GIVEN INSTRUCTION
Write each line out exactly, leaving none out.

STORED DATA
◇ ◇ ◇ ◇ ◇
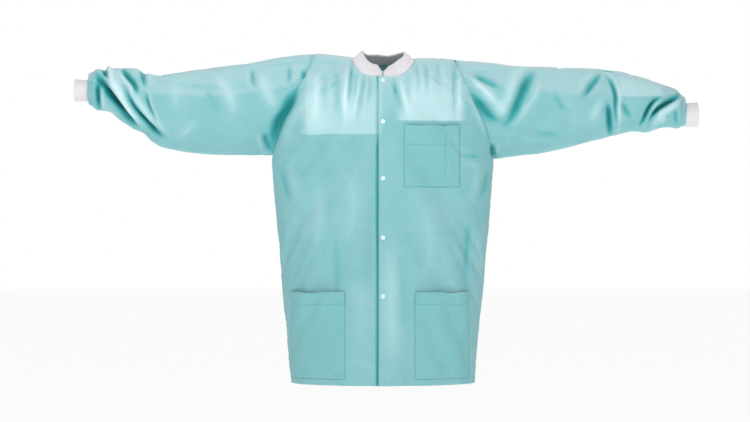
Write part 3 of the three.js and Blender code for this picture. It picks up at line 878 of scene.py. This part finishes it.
def makeNonwoven():
    m = Nodes("tealNonwoven")
    cloud = m.noise(m.place["Object"], nonwoven["cloud"], 5.0, 0.62, 0.6)
    stretch = m.add("Mapping", {"Vector": m.place["UV"], "Scale": (1, nonwoven["fibreStretch"], 1)})
    fibre = m.noise(stretch.outputs[0], nonwoven["fibre"], 4.0, 0.7, 1.5)
    colour = m.mix(m.spread(m.both(cloud, fibre), 0.72, 1.28), nonwoven["deep"], nonwoven["light"])
    # painted light: the more a face turns up toward the key lamp, the more it takes the pale colour
    normal = m.add("SeparateXYZ", {0: m.add("NewGeometry").outputs["Normal"]})
    upLitShare = m.spread(normal.outputs["Z"], 0.08, 0.80, toHigh=0.8, interpolation_type="SMOOTHSTEP")
    upLitColour = m.mix(upLitShare, colour, nonwoven["pale"])
    # painted shade (plus) and painted highlight (minus) carried on the cloth from creases, seams, folds and
    # pockets
    tone = m.add("Attribute", attribute_name="paintedShadeAndLight").outputs["Fac"]
    ramp = m.add("ValToRGB", {0: tone})
    first, last = ramp.color_ramp.elements
    first.position, first.color = 0.0, nonwoven["light"]
    last.position, last.color = 1.0, nonwoven["creaseShadeColours"][-1]
    for position, colourThere in zip((0.3, 0.6), nonwoven["creaseShadeColours"]):
        ramp.color_ramp.elements.new(position).color = colourThere
    # painted shade: the cloth darkens toward the crease shade colours
    folded = m.mix(m.spread(tone, 0.02, 0.30), upLitColour, ramp.outputs["Color"])
    # painted highlight where the tone goes below zero
    withPaintedHighlight = m.mix(m.spread(tone, 0.0, -1.0, toHigh=0.9), folded, nonwoven["ridge"])
    rough = m.spread(fibre, 0.0, 1.0, nonwoven["roughness"] - 0.06, nonwoven["roughness"] + 0.10)
    dots = m.add("Mapping", {"Vector": m.place["UV"], "Rotation": (0, 0, math.pi / 4),
                             "Scale": (1 / nonwoven["bondPitch"],) * 3})
    bond = m.add("TexVoronoi", {"Vector": dots.outputs[0], "Scale": 1.0, "Randomness": 0.0})
    relief = m.both(m.spread(bond.outputs["Distance"], 0.18, 0.34), fibre)
    return m.finish({"Base Color": withPaintedHighlight, "Roughness": rough, "Normal": m.bump(relief, 0.35, 0.00025),
                     "Specular IOR Level": 0.28, "Sheen Weight": 0.10, "Sheen Roughness": 0.5})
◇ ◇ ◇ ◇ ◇
SOLUTION TO THE PROBLEM
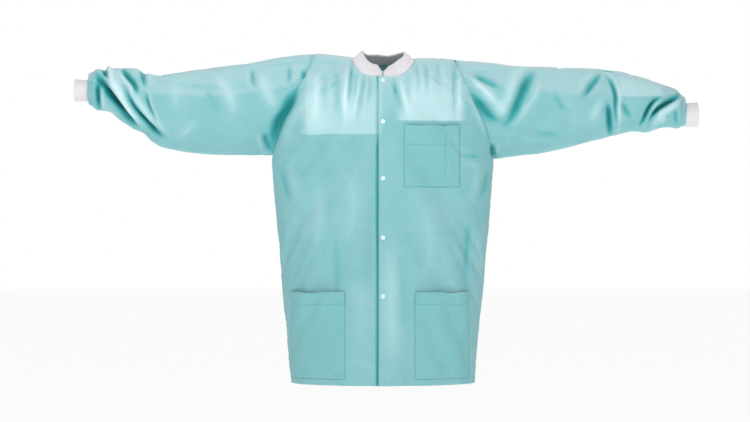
Write part 3 of the three.js and Blender code for this picture. It picks up at line 878 of scene.py. This part finishes it.
def makeNonwoven():
    m = Nodes("tealNonwoven")
    cloud = m.noise(m.place["Object"], nonwoven["cloud"], 5.0, 0.62, 0.6)
    stretch = m.add("Mapping", {"Vector": m.place["UV"], "Scale": (1, nonwoven["fibreStretch"], 1)})
    fibre = m.noise(stretch.outputs[0], nonwoven["fibre"], 4.0, 0.7, 1.5)
    colour = m.mix(m.spread(m.both(cloud, fibre), 0.72, 1.28), nonwoven["deep"], nonwoven["light"])
    # painted light: the more a face turns up toward the key lamp, the more it takes the pale colour
    normal = m.add("SeparateXYZ", {0: m.add("NewGeometry").outputs["Normal"]})
    upLitShare = m.spread(normal.outputs["Z"], 0.08, 0.80, toHigh=0.8, interpolation_type="SMOOTHSTEP")
    upLitColour = m.mix(upLitShare, colour, nonwoven["pale"])
    # painted shade (plus) and painted highlight (minus) carried on the cloth from creases, seams, folds and
    # pockets
    tone = m.add("Attribute", attribute_name="paintedShadeAndLight").outputs["Fac"]
    ramp = m.add("ValToRGB", {0: tone})
    first, last = ramp.color_ramp.elements
    first.position, first.color = 0.0, nonwoven["light"]
    last.position, last.color = 1.0, nonwoven["creaseShadeColours"][-1]
    for position, colourThere in zip((0.3, 0.6), nonwoven["creaseShadeColours"]):
        ramp.color_ramp.elements.new(position).color = colourThere
    # painted shade: the cloth darkens toward the crease shade colours
    folded = m.mix(m.spread(tone, 0.02, 0.30), upLitColour, ramp.outputs["Color"])
    # painted highlight where the tone goes below zero
    withPaintedHighlight = m.mix(m.spread(tone, 0.0, -1.0, toHigh=0.9), folded, nonwoven["ridge"])
    rough = m.spread(fibre, 0.0, 1.0, nonwoven["roughness"] - 0.06, nonwoven["roughness"] + 0.10)
    dots = m.add("Mapping", {"Vector": m.place["UV"], "Rotation": (0, 0, math.pi / 4),
                             "Scale": (1 / nonwoven["bondPitch"],) * 3})
    bond = m.add("TexVoronoi", {"Vector": dots.outputs[0], "Scale": 1.0, "Randomness": 0.0})
    relief = m.both(m.spread(bond.outputs["Distance"], 0.18, 0.34), fibre)
    return m.finish({"Base Color": withPaintedHighlight, "Roughness": rough, "Normal": m.bump(relief, 0.35, 0.00025),
                     "Specular IOR Level": 0.28, "Sheen Weight": 0.10, "Sheen Roughness": 0.5})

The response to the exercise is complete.